Exercise requirements:
Report the number of lines containing "scene", with no other words.

Collected data:
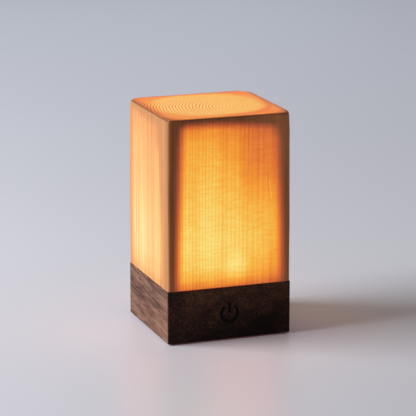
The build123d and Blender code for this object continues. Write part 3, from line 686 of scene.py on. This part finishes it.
# %% [markdown]
# ## Small parts
# The rest is metal, moulded plastic, rubber and printed boards. None of these is one flat colour: moulded
# plastic has a fine texture, plated metal is faintly cloudy, and all of them vary a little in gloss. Each
# could have a tree of its own, but they differ only in numbers. So one helper makes a finish from a colour, a
# gloss and the size and depth of its texture, and a table lists them.

# %% A helper for small parts
colour_shift, gloss_shift = 0.12, 0.16
finishes = {}


def small_finish(name, colour, roughness, texture, depth, metallic):
    """texture is the size of the mottling in millimetres, and depth is its relief."""
    finish = Finish(name)
    spot = finish.noise(finish.join(finish.x / texture, finish.y / texture, finish.z / texture), detail=3.0)
    darker = tuple(c * (1.0 - colour_shift) for c in colour) + (1,)
    lighter = tuple(min(1.0, c * (1.0 + colour_shift)) for c in colour) + (1,)
    finish.set(Base_Color=finish.blend(spot, darker, lighter), Metallic=metallic,
               Roughness=roughness + (spot - 0.5) * gloss_shift,
               Normal=finish.bump(spot, depth, strength=0.5))
    finishes[name] = finish
    return finish


print("small finishes stray", colour_shift, "in colour and", gloss_shift, "in roughness")

# %% Small parts: name, colour, roughness, texture, depth, metallic, and the nodes that wear it
small_parts = [
    ("plated_magnet", (0.62, 0.62, 0.64), 0.22, 0.3, 0.004, 1.0, ("shade_magnets", "base_magnets")),
    ("cover_plastic", (0.028, 0.028, 0.030), 0.55, 0.5, 0.05, 0.0, ("bottom_cover",)),
    ("zinc_screws", (0.42, 0.42, 0.44), 0.34, 0.3, 0.01, 1.0,
     ("cover_screws", "board_screws", "dome_screws")),
    ("foot_rubber", (0.030, 0.030, 0.032), 0.80, 0.6, 0.06, 0.0, ("rubber_feet",)),
    ("cell_sleeve", (0.10, 0.25, 0.50), 0.28, 6.0, 0.01, 0.0, ("battery_cell",)),
    ("nickel_strip", (0.60, 0.58, 0.54), 0.30, 0.6, 0.01, 1.0, ("battery_tabs",)),
    ("foam_tape", (0.11, 0.11, 0.11), 0.90, 0.3, 0.08, 0.0, ("battery_pad", "touch_tape")),
    ("green_board", (0.025, 0.17, 0.07), 0.38, 1.5, 0.01, 0.0, ("main_board", "touch_board")),
    ("socket_steel", (0.60, 0.60, 0.62), 0.30, 0.4, 0.006, 1.0, ("usb_socket_shell",)),
    ("socket_core", (0.04, 0.04, 0.04), 0.50, 0.4, 0.01, 0.0, ("usb_socket_tongue",)),
    ("chip_black", (0.035, 0.035, 0.040), 0.52, 0.4, 0.01, 0.0,
     ("charge_chip", "driver_chip", "touch_chip")),
    ("choke_grey", (0.14, 0.14, 0.15), 0.62, 0.4, 0.02, 0.0, ("inductor",)),
    ("ceramic", (0.46, 0.33, 0.22), 0.44, 0.4, 0.01, 0.0, ("capacitors",)),
    ("plug_ivory", (0.80, 0.79, 0.74), 0.42, 1.0, 0.02, 0.0, ("battery_plug", "led_plug", "touch_plug")),
    ("copper_pad", (0.78, 0.42, 0.26), 0.30, 0.5, 0.005, 1.0, ("touch_pad",)),
    ("aluminium_plate", (0.68, 0.68, 0.70), 0.36, 0.5, 0.01, 1.0, ("heat_spreader",)),
    ("gap_pad", (0.52, 0.54, 0.57), 0.70, 0.5, 0.03, 0.0, ("thermal_pad",)),
    ("white_board", (0.84, 0.84, 0.82), 0.36, 1.5, 0.01, 0.0, ("led_board",)),
    ("light_chip", (0.92, 0.76, 0.30), 0.40, 0.8, 0.01, 0.0, ("led_chips",)),
    ("red_lead", (0.56, 0.035, 0.028), 0.46, 1.2, 0.01, 0.0, ("battery_lead_red", "led_lead_red")),
    ("black_lead", (0.028, 0.028, 0.028), 0.48, 1.2, 0.01, 0.0, ("battery_lead_black", "led_lead_black")),
    ("grey_lead", (0.42, 0.42, 0.43), 0.50, 1.2, 0.01, 0.0, ("touch_lead",)),
]
for *look, nodes in small_parts:
    dress(small_finish(*look), *nodes)
print(len(small_parts), "small finishes")

# %% [markdown]
# ## Rubber feet
# A moulded foot has rings on its underside, so that it grips a smooth desk. The grooves could be cut one by
# one. Here one foot is a flat disc with many rings of points, and a rule on the distance from its middle
# lifts every second pair of rings, which makes all the grooves at once. The outermost ring is lifted too, so
# that the rim has a small slope. The disc is then set on four points, so that the feet are all alike.

# %% Rings under a disc
ringed = Recipe("ringed_foot", Radius=5.0, Height=1.8, Groove=0.3, Pitch=1.25, Sides=48, Rings=16)
disc_mesh = ringed.node("GeometryNodeMeshCylinder", None, {
    "Vertices": ringed.size("Sides"), "Fill Segments": ringed.size("Rings"),
    "Radius": ringed.size("Radius") * MM, "Depth": ringed.size("Height") * MM})
foot_x, foot_y, foot_z = ringed.point(ringed.node("GeometryNodeInputPosition").outputs[0])
off_centre = (foot_x * foot_x + foot_y * foot_y).root()
in_groove = (off_centre / ringed.size("Pitch") + 0.52).part().step(0.35, 0.45)
lift = foot_z.fade(-0.1, 0.1) * in_groove * ringed.size("Groove")
foot_level = foot_z + ringed.size("Height") * 0.5 + lift
moulded = ringed.node("GeometryNodeSetPosition", None, {
    "Geometry": disc_mesh.outputs[0], "Position": ringed.join(foot_x * MM, foot_y * MM, foot_level * MM)})
on_places = ringed.node("GeometryNodeInstanceOnPoints", None, {
    "Points": ringed.start.outputs["Geometry"], "Instance": ringed.crisp(moulded.outputs[0])})
print("grooves", ringed.sizes["Groove"], "mm deep, one every", ringed.sizes["Pitch"], "mm")

# %% Four feet
foot_low, foot_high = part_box("rubber_feet")
foot_radius = ringed.sizes["Radius"] * MM
foot_places = four_corners(foot_high.x - foot_radius, foot_high.y - foot_radius, foot_low.z)
feet = ringed.make("ringed_feet", points_mesh("foot_places", foot_places), on_places.outputs[0],
                   finishes["foot_rubber"])
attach(feet, "base")
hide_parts("rubber_feet")

# %% [markdown]
# ## Contacts of the charging socket
# The tongue inside the socket carries twelve gilded contacts on each side, half a millimetre apart. They are
# stamped strips that stand out a hair from the plastic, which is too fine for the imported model. Each could be
# a box of its own, but they are all alike, so one strip is repeated along a row, and the row is set on the
# upper and the lower face of the tongue.

# %% Two rows of strips
gilded = small_finish("gilded_contact", (0.83, 0.60, 0.26), 0.24, 0.3, 0.002, 1.0)
strips = Recipe("contact_strips", Count=12, Pitch=0.5, Width=0.26, Length=3.4, Proud=0.02)
row_start = (strips.size("Count") - 1.0) * strips.size("Pitch") * -0.5
row_points = strips.node("GeometryNodeMeshLine", None, {
    "Count": strips.size("Count"), "Start Location": strips.join(row_start * MM, 0.0, 0.0),
    "Offset": strips.join(strips.size("Pitch") * MM, 0.0, 0.0)})
strip = strips.node("GeometryNodeMeshCube", None, {"Size": strips.join(
    strips.size("Width") * MM, strips.size("Length") * MM, strips.size("Proud") * (2 * MM))})
one_row = strips.node("GeometryNodeInstanceOnPoints", None, {
    "Points": row_points.outputs[0], "Instance": strip.outputs[0]})
both_rows = strips.node("GeometryNodeInstanceOnPoints", None, {
    "Points": strips.start.outputs["Geometry"], "Instance": one_row.outputs[0]})
tongue_low, tongue_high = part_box("usb_socket_tongue")
tongue_half, tip_room = 0.35, 0.4
tongue_level = (tongue_low.z + tongue_high.z) / 2
strip_middle = tongue_high.y - (tip_room + strips.sizes["Length"] / 2) * MM
row_places = [(0, strip_middle, tongue_level + side * tongue_half * MM) for side in (-1, 1)]
contacts = strips.make("socket_contacts", points_mesh("row_places", row_places), both_rows.outputs[0], gilded)
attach(contacts, "base")

# %% [markdown]
# ## Floor, light and backdrop
# The lamp stands on a pale surface that runs back out of sight. The daylight is soft. It comes nearly
# straight from the left and only a little from behind, so the left side and the top are lit, the front is in
# shade, and the lamp's shadow falls to the right. The floor has a low sheen. In front of the lamp a painted
# reflection of the glow is added, and round the foot a painted warm light from the lamp. What the camera sees
# of the floor is also lifted by a light of its own, most behind the lamp and far off. Only the camera and
# reflections see that light, so the background is pale without more light on the lamp.

# %% A light that only the camera and reflections see
def seen_directly(tree):
    """1 for what the camera, a mirror or glass shows, and 0 for light that falls on the object."""
    ray = tree.node("ShaderNodeLightPath")
    camera_ray, glossy, glass = (Value(tree, ray.outputs[name]) for name in (
        "Is Camera Ray", "Is Glossy Ray", "Is Transmission Ray"))
    return (camera_ray + glossy + glass).low(1.0)


# %% Floor
floor_mesh = bpy.data.meshes.new("floor")
reach = 6.0
floor_corners = [(-reach, -reach, 0), (reach, -reach, 0), (reach, reach, 0), (-reach, reach, 0)]
floor_mesh.from_pydata(floor_corners, [], [(0, 1, 2, 3)])
floor = bpy.data.objects.new("floor", floor_mesh)
bpy.context.scene.collection.objects.link(floor)
print("floor of", 2 * reach, "m")

# %% Finish of the floor
ground = Finish("pale_floor")
distance = (ground.x * ground.x + ground.y * ground.y).root()
far_off = distance.step(150.0, 1500.0)
turn_cosine, turn_sine = math.cos(camera_turn), math.sin(camera_turn)
aside = ground.x * turn_cosine + ground.y * turn_sine
nearer = ground.x * turn_sine - ground.y * turn_cosine
nothing, painted_glow_reflection, painted_lamp_light_on_floor = (0.0, 0.0, 0.0, 1), (0.075, 0.010, 0.014, 1), (0.030, 0.001, 0.001, 1)
behind_lift, far_lift = (0.046, 0.056, 0.062, 1), (0.105, 0.130, 0.160, 1)
# Painted reflection of the lamp's glow: two warm streaks on the floor in front of the lamp.
glow_reflection_streaks = (aside - 22.0).near(8.0, 38.0) + (aside + 46.0).near(2.0, 26.0) * 0.6
near_floor = ground.blend(glow_reflection_streaks * nearer.step(40.0, 110.0), nothing, painted_glow_reflection)
# Painted warm light from the lamp on the floor round its foot, in the shadow too.
near_floor = ground.blend(distance.fade(60.0, 170.0), near_floor, painted_lamp_light_on_floor, "ADD")
behind = (0.0 - nearer).step(-150.0, 250.0) * (1.0 - aside.step(0.0, 400.0) * far_off * 0.9)
near_floor = ground.blend(behind, near_floor, behind_lift, "ADD")
lifted = ground.blend(far_off, near_floor, far_lift, "ADD")
ground.set(Base_Color=(0.82, 0.85, 0.955, 1), Roughness=0.38, Specular_IOR_Level=0.45,
           Emission_Color=ground.scaled(lifted, seen_directly(ground)), Emission_Strength=1.0)
floor_mesh.materials.append(ground.material)
print("floor finish has", len(ground.tree.nodes), "nodes")

# %% Light and world
slope, light_distance, aim_height = math.radians(35), 1.6, 0.08
from_left, from_behind = 0.985, 0.17
key = bpy.data.objects.new("daylight", bpy.data.lights.new("daylight", "AREA"))
key.data.energy = 26.7
key.data.size = 1.05
from_lamp = Vector((-from_left * math.cos(slope), from_behind * math.cos(slope), math.sin(slope)))
key.location = Vector((0, 0, aim_height)) + from_lamp * light_distance
key.rotation_euler = from_lamp.to_track_quat("Z", "Y").to_euler()
bpy.context.scene.collection.objects.link(key)
room_light, room_seen = (0.113, 0.082, 0.071, 1), (0.50, 0.51, 0.56, 1)
world = bpy.data.worlds.new("room")
bpy.context.scene.world = world
world.use_nodes = True
sky = Tree(world.node_tree)
shown = sky.blend(seen_directly(sky), room_light, room_seen)
sky.connect(shown, world.node_tree.nodes["Background"].inputs["Color"])
bpy.context.scene.view_settings.view_transform = "Standard"
print("daylight of", round(key.data.energy, 1), "W")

Answer to this problem:
5